The first thing you need to decide is if you are going to be moving into your new property or renting it to tenants. If you decide to rent your property out, you need to make sure that you find a good agent from a property management agency. A good agent will help you to secure great tenants and ensure that the property is well maintained. They can also provide you with advice on rental pricing as well as any repairs needed, cost of those repairs and may even recommend a good local contractor to do them. Make sure you compare agency fees before signing up, but you also need to look at who provides the best service for your property’s needs.

  1. Don’t spend, spend, spend!

Whether your property is positively or negatively geared, you need to make sure that you are building up a cash reserve. If you don’t give yourself a buffer to cover unexpected expenses, then you could run into some trouble. A good rule of thumb, make sure to always have saved 10 per cent of the value of the property. So, if you purchased your property for $300,000, you should be starting to save your way to a cash reserve of $30,000. You may not need it! But, you never know. And, should everything run smoothly with no major unexpected expenses along the way, you’ll have saved enough for some minor renovations that can increase your properties value down the track.

  1. Speaking of renovations…

The first question you need to be asking, does your new property require renovations? Little fixes – such as installing air conditioning or updating plumbing and appliances – may help you secure higher rent, attract quality tenants and even secure tenants quicker. A good way to know what’s needed is to have a look at other properties for rent in the same area. Assess their pricing bracket and get some inspiration for what a little spending now can do to increase your ongoing rental income.

  1. Be smart, plan for changes.

Interest rate increases are as inevitable as the sunrise.

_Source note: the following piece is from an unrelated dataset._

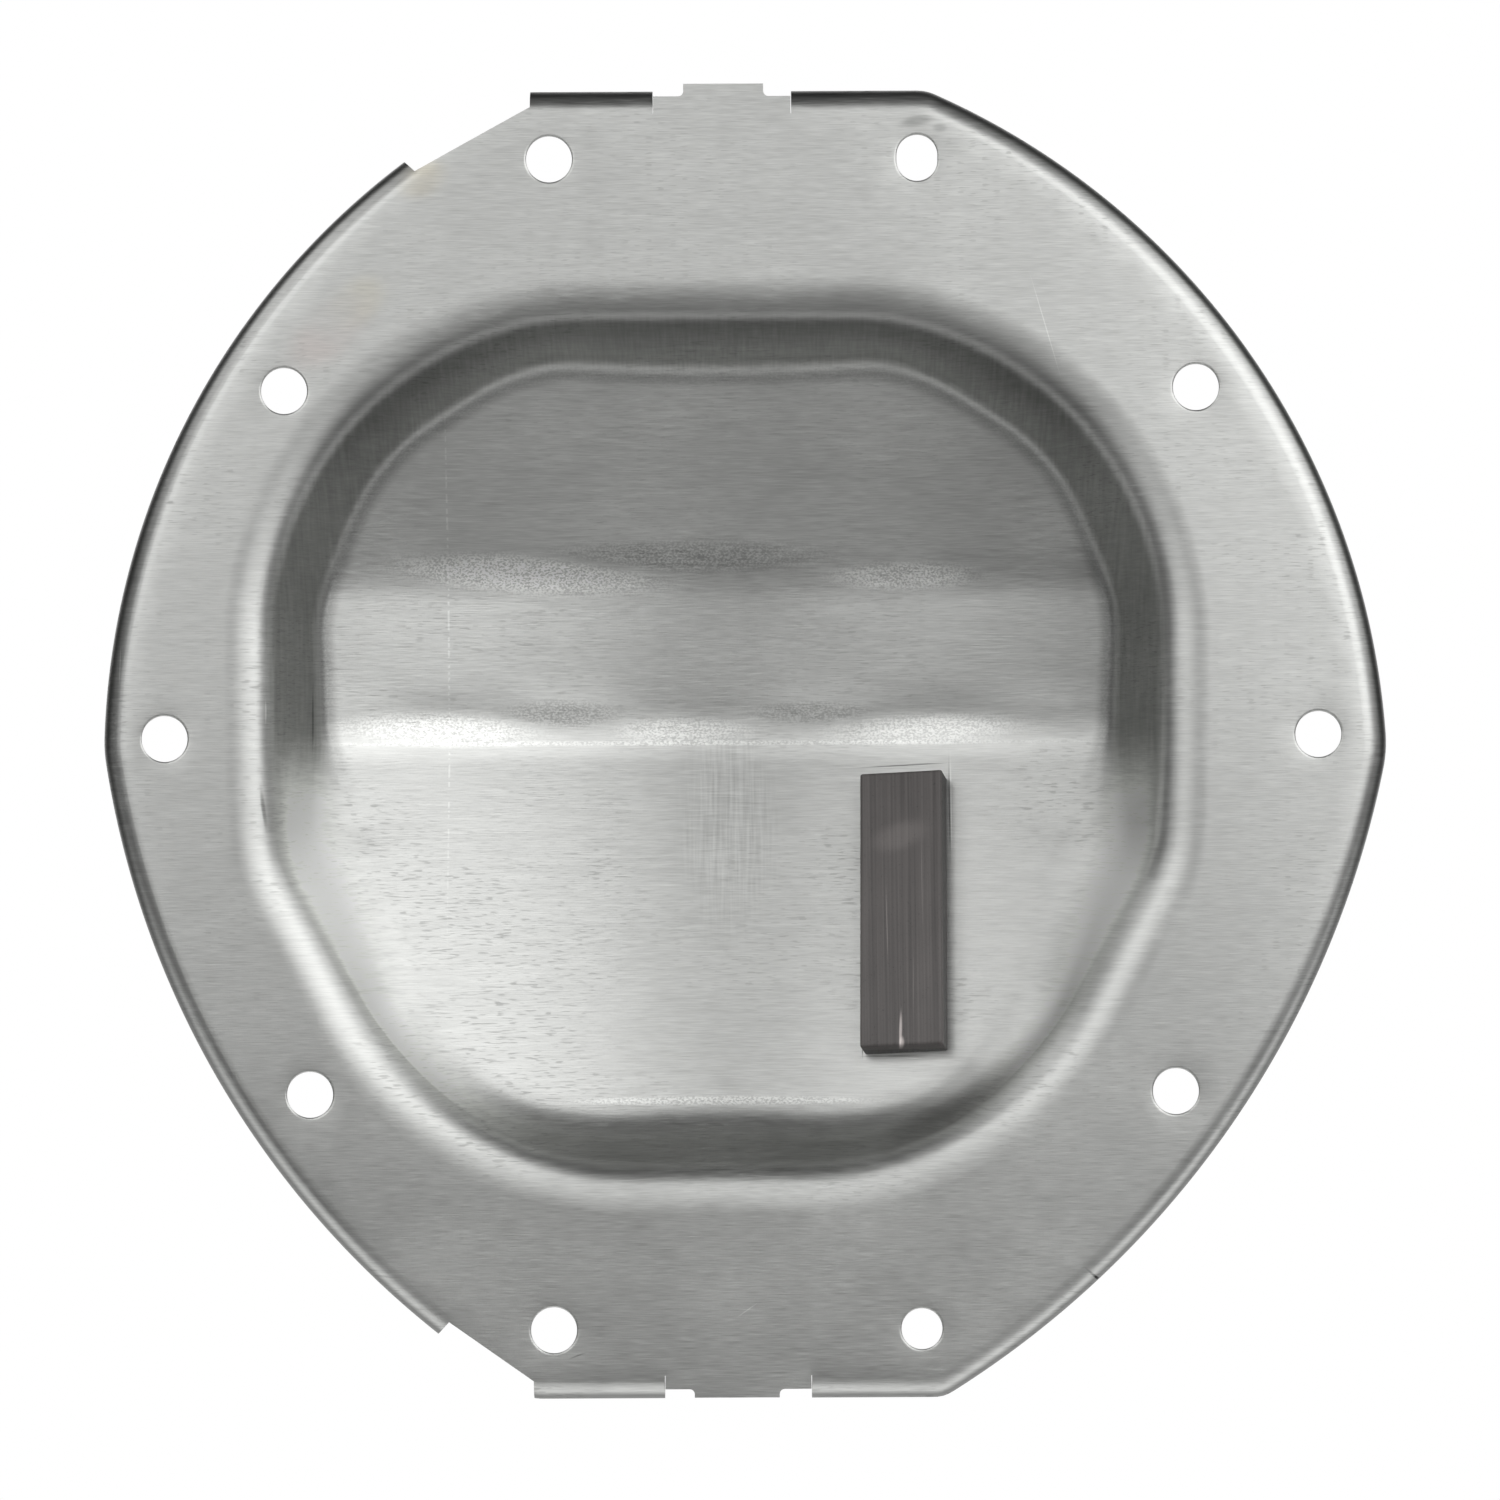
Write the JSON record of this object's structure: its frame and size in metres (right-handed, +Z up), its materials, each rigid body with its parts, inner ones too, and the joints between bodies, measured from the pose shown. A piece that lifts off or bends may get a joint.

Be smart and plan ahead for changes to your interest rate payments.

  1. You’re not an expert, so ask one!

Understanding things like property tax can be tricky even for the property investment experts. The Australian Tax Office (ATO) provides advice on rental properties that any new first home buyer should read. But, it’s also very important that you seek professional financial advice from a chartered accountant. They can assist you with understanding the tax implications of your new purchase as well as what tax benefits or claims you may qualify for. They will also let you know what records you need to maintain, so that you’re never on the back foot.

As a first home buyer, if you follow these five steps after buying your first property you should be on your way to a secure investment future.